Types of Loans and Default
The consequences of default can differ depending on the type of loan. Here’s a brief overview of common loan types and how default might impact them:
- Mortgages: Default on a mortgage can lead to foreclosure, where the lender takes possession of your property to recoup the loan amount.
- Auto Loans: Similar to mortgages, defaulting on an auto loan can result in repossession of your vehicle.
- Student Loans: Defaulting on student loans can have severe consequences, including wage garnishment, tax refund offset, and ineligibility for further federal student aid.
- Credit Cards: Defaulting on credit card debt can lead to high interest rates, late fees, and damage to your credit score. The credit card company can also sue you to collect the debt.

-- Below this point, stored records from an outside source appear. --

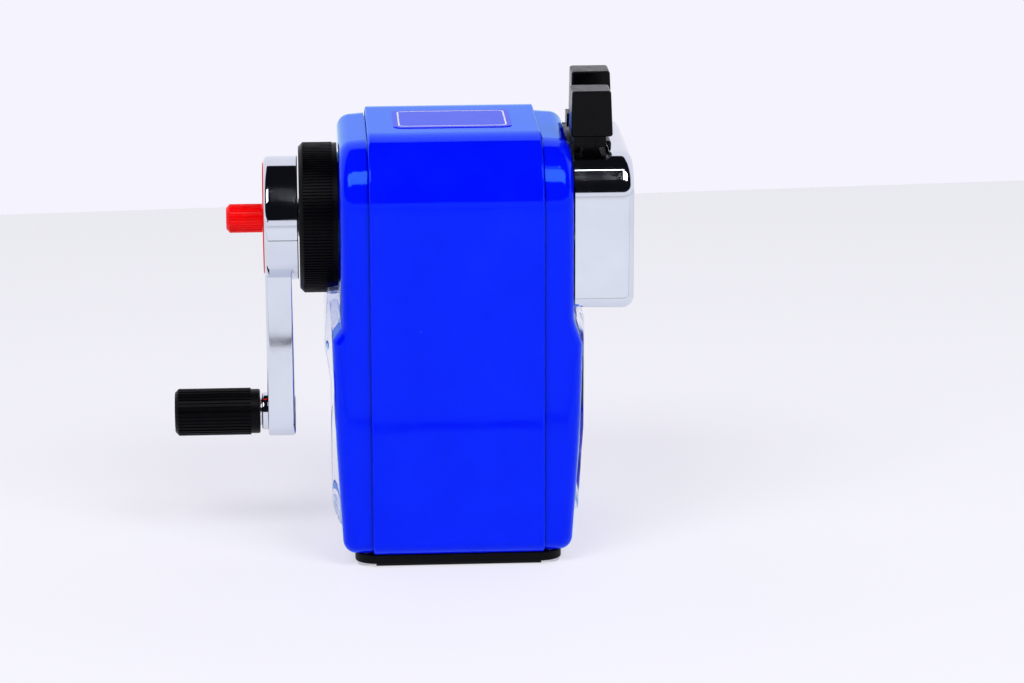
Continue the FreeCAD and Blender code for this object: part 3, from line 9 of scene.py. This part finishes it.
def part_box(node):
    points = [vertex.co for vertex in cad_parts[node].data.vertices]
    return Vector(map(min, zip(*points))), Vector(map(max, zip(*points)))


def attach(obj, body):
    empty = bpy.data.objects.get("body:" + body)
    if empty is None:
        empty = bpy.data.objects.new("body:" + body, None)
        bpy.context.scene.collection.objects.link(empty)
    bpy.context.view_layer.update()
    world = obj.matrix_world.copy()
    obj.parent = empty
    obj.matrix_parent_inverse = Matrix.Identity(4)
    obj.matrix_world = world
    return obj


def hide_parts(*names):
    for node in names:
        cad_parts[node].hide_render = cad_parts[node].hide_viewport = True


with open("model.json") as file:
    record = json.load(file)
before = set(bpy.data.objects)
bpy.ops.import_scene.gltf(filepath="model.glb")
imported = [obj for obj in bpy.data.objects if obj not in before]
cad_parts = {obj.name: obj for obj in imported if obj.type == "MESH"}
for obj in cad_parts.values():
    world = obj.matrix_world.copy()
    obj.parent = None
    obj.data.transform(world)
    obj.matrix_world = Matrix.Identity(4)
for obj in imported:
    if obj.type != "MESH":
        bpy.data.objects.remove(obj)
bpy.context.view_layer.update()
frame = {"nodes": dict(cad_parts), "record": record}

MM = 0.001


# ---------------------------------------------------------------- frame

def top_corner(node):
    """Highest corner of a CAD node's box, in millimetres."""
    return tuple(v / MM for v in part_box(node)[1])


def mount_height(name):
    """Height of a mount of the record, in millimetres."""
    for mount in frame["record"]["mounts"]:
        if mount["name"] == name:
            return mount["pos_m"][2] / MM
    raise ValueError(name)


AXIS_Z = mount_height("pencil_entry")
label_high = top_corner("top_label")
pane_high = top_corner("rear_window")


# ---------------------------------------------------------------- mesh helpers

def add_piece(name, bm, material, body, nodes=(), smooth_angle=35.0):
    """Turns a bmesh in millimetres into a piece that rides a body and stands for CAD nodes."""
    bmesh.ops.recalc_face_normals(bm, faces=bm.faces[:])
    for face in bm.faces:
        face.smooth = True
    for edge in bm.edges:
        if len(edge.link_faces) == 2 and edge.calc_face_angle(0.0) > math.radians(smooth_angle):
            edge.smooth = False
    mesh = bpy.data.meshes.new(name)
    bm.to_mesh(mesh)
    bm.free()
    mesh.transform(Matrix.Scale(MM, 4))
    piece = bpy.data.objects.new(name, mesh)
    bpy.context.scene.collection.objects.link(piece)
    mesh.materials.append(material)
    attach(piece, body)
    if nodes:
        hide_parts(*nodes)
    return piece


def rounded_path(corners, steps=8):
    """Closed 2-D path through corners (u, v, radius), each rounded by an arc of short steps."""
    points = []
    count = len(corners)
    for i, (u, v, radius) in enumerate(corners):
        corner = Vector((u, v))
        back = (Vector(corners[i - 1][:2]) - corner).normalized()
        ahead = (Vector(corners[(i + 1) % count][:2]) - corner).normalized()
        turn = math.pi - back.angle(ahead)
        if radius <= 0 or turn < 1e-4:
            points.append(corner)
            continue
        centre = corner + (back + ahead).normalized() * (radius / math.cos(turn / 2))
        start = corner + back * (radius * math.tan(turn / 2)) - centre
        cross = back.x * ahead.y - back.y * ahead.x
        sign = -1.0 if cross > 0 else 1.0
        for k in range(steps + 1):
            angle = sign * turn * k / steps
            points.append(centre + Matrix.Rotation(angle, 2) @ start)
    return points


def grid_faces(bm, rows, close_rows=False, close_columns=True):
    """Quads between rows of vertices."""
    count = len(rows)
    width = len(rows[0])
    for i in range(count if close_rows else count - 1):
        a = rows[i]
        b = rows[(i + 1) % count]
        for j in range(width if close_columns else width - 1):
            k = (j + 1) % width
            bm.faces.new((a[j], a[k], b[k], b[j]))


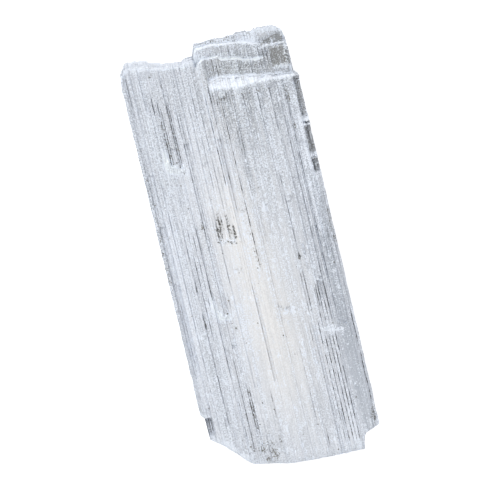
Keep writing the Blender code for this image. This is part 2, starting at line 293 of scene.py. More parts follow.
# Where fine bubbles cloud the crystal: across, along, reach of each, and how milky it is
CLOUDS = [
    (0.5, -24, 9.5, 36, 0.28), (-4, 8, 7, 24, 0.26), (9, 10, 6, 30, -0.1), (9, 36, 9, 13, -0.1),
    (6, 45, 12, 3.4, -0.12), (20.4, -29, 3, 34, -0.3), (8, 52.5, 12, 4, -0.18),
    (20, 52, 4, 5, -0.2), (-24, 0, 1.1, 60, -0.38), (-13.6, 36, 2.6, 14, 0.16),
    (20.4, 28, 1.9, 20, 0.1), (-10, -46, 3, 12, 0.08), (17, -34, 1.4, 26, 0.08),
    (-2.4, 32, 1.2, 24, 0.42), (-11, 20, 4, 20, 0.1), (-21.9, -14, 2.2, 34, 0.34),
    (20.9, 24, 2.2, 28, -0.14), (17, -55, 2.2, 5, 0.3), (17.5, 59.8, 3.4, 1.8, 0.45),
    (-14.3, -18, 2.4, 34, 0.12), (-9, -54, 3, 3, -0.06), (21.4, -3, 2, 52, -0.23),
    (16.5, 44, 5, 3, -0.14), (-8, 10, 5, 12, -0.06), (-3, 53, 1.8, 5, 0.32),
    (11, -56, 6, 3.6, 0.12), (1.5, 55, 2.6, 5, 0.24), (0.5, 32, 2.4, 16, 0.2),
    (4.6, 29, 0.5, 10, -0.3), (12.5, 46, 4, 12, -0.17), (-6, 49, 2.6, 7, -0.12),
    (-2.4, -32, 1.6, 12, 0.1),
]
MILKINESS = 0.585
MILK_WAVER = (2.5, 0.05)
MILK_CALMED = 0.6
LEDGE_MILK = 0.5

# Where the crystal is clean, with few seams and little grain: places as above
CALM = [
    (1.5, -30, 9.5, 28, 1), (9.5, 6, 5, 26, 0.75), (-6, -18, 4, 22, 0.8), (20.8, -38, 2.4, 22, 0.9),
    (-6.5, 8, 4.5, 15, 0.7), (0.5, 8, 4, 18, 0.6), (-20.5, -10, 3, 16, 0.5),
    (21.3, 28, 1.4, 16, 0.8), (-5.5, 34, 4, 14, 0.4), (-18, 58, 6, 1.4, 0.7),
    (-23.1, -12, 0.9, 36, 0.8),
]

# Where its white is warm, not bluish
WARM = [
    (1, -26, 10.5, 26, 0.9), (-3, 10, 9, 20, 0.7), (10, 6, 9, 40, 0.35), (3, 42, 12, 12, 0.35),
]

# Where the painted shade in its seams is darker, or less dark, than elsewhere
LINED = [
    (2, 46, 30, 11, 0.6), (-21, -8, 3.5, 22, -0.5), (20.9, -20, 2, 32, -0.5),
    (-15, -20, 3, 16, 0.4), (-23.2, -10, 0.5, 60, -0.7),
]

# Where its frosted grain is coarser than elsewhere
COARSE = [
    (7, 53, 13, 5, 1.4), (19.5, 53, 4, 5, 0.2), (9, 41, 14, 8, 0.9), (-15, 38, 2.6, 11, 0.8),
    (-7.5, -52, 4.5, 6, 0.9), (-11.5, 8, 2, 9, 0.5), (-23.2, 10, 1.4, 24, 0.8),
    (-15, 49, 6, 6, 0.4), (-19, 24, 4, 12, 0.6), (9, -48, 4, 8, 0.4), (8, 22, 8, 14, 0.4),
    (-1, 38, 3, 14, 0.5), (-12, -4, 3, 14, 0.3), (-17, -30, 5, 20, 0.2), (21, -36, 2.4, 20, -0.4),
]
COARSENESS = 0.85
COARSE_CALMED = 0.45
COARSE_OFF_LEDGE = 0.7

# Where the skin is bruised white: places as above, then rims that follow a line, given
# as points across the blade and how white or how wide the rim is at each
BRUISES = [
    (-16.9, 32.8, 0.6, 1.8, 1), (-16.7, 30.2, 0.8, 1.6, 1.7), (-15.8, 28.6, 1.1, 0.8, 1.8),
    (-14.3, 27.5, 1.4, 0.6, 1.7), (-12.8, 26.7, 0.9, 0.5, 1.2), (-13.9, -10.4, 0.4, 1.6, 1.1),
    (-13.2, -12.6, 0.5, 1.4, 1.4), (-12.5, -14.3, 0.7, 1, 1.5), (-11.4, -15.3, 1.3, 0.6, 1.5),
    (-10.2, -15.6, 0.8, 0.4, 1.3), (6.5, 45.4, 0.6, 1.2, 1.2), (2.2, 45.9, 0.8, 0.6, 1),
    (11.4, 42, 0.3, 4, 0.9), (16.6, -24.6, 1.8, 0.5, 0.8), (18.7, -25.5, 1.7, 0.5, 0.8),
    (6.8, -17.2, 2.6, 1, 0.4), (6.4, 12.3, 0.8, 0.8, 0.6), (20.6, 49.7, 1.8, 0.6, 0.9),
    (19.4, 55.5, 3.2, 0.35, 2.2), (13.5, 58.4, 2.6, 1, 0.5), (18.5, 59.6, 3, 0.4, 0.6),
    (22.3, 57, 0.5, 0.9, 1.4), (22.2, 54.4, 0.5, 1, 1.3), (17.5, 53, 0.22, 2.6, 1),
    (20.2, 51.2, 0.3, 0.8, 0.7), (23.4, 33.7, 1.2, 0.25, 1.6), (23.4, 32.45, 1.2, 0.2, 1.5),
    (23.4, 23.7, 1.2, 0.25, 1.5), (23.4, 22.2, 0.8, 0.2, 1.3), (23.4, 20.6, 0.8, 0.2, 1.2),
    (-22, 12, 1, 30, 0.1), (-2.4, 44, 0.3, 11, 0.4), (-18.5, 20, 1.5, 26, 0.08),
    (21.4, 26, 1, 20, 0.3), (-2.6, 56, 0.9, 3, 0.7), (-23.4, -41, 0.8, 0.4, 1),
    (4, 59.8, 4, 0.4, 0.35), (21.2, -38, 2.6, 26, -0.26), (1.5, -28, 9, 26, -0.12),
    (-5.5, 10, 4, 14, -0.1),
]
BRUISED = 0.16
FROST_WAVER = (2, 0.1)
RIM_REACH = (0.9, 1)
RIM_WHITE = ([SLAB_EDGE, 1.5, 14, 15.5], [0.7, 0.1, 0.3, 0.6])
CRACK_REACH = (0.2, 0.32)
CRACK_WHITE = ([-3, 4, 15, 16.5], [0.5, 2.2, 2.2, 0])
LIP_REACH = (0.2, 1.2)
LIP_WHITE = 0.35
CUT_WHITE = ([-22, -20, -13, -9], [0.3, 0.7, 0.7, 0.3])
CUT_REACH = ([-20, -13, -8], [3, 3, 1.4])

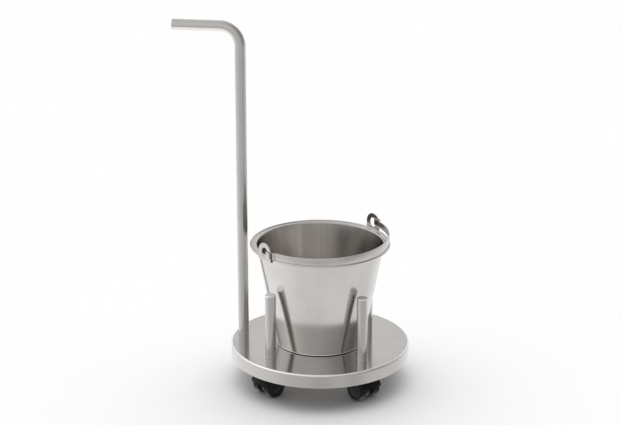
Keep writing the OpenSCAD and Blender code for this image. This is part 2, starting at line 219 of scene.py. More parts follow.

- Personal Loans: Defaulting on personal loans can result in lawsuits, wage garnishment, and damage to your credit score.
- Business Loans: Defaulting on business loans can put your business assets at risk and can also impact your personal credit score if you personally guaranteed the loan.
Each loan type has its own set of regulations and potential repercussions, so it’s vital to understand the specifics of your loan agreement.
Consequences of Loan Default
The consequences of loan default can be far-reaching, impacting your financial well-being, creditworthiness, and even your emotional health. Understanding these consequences is the first step towards preventing default and developing a recovery plan.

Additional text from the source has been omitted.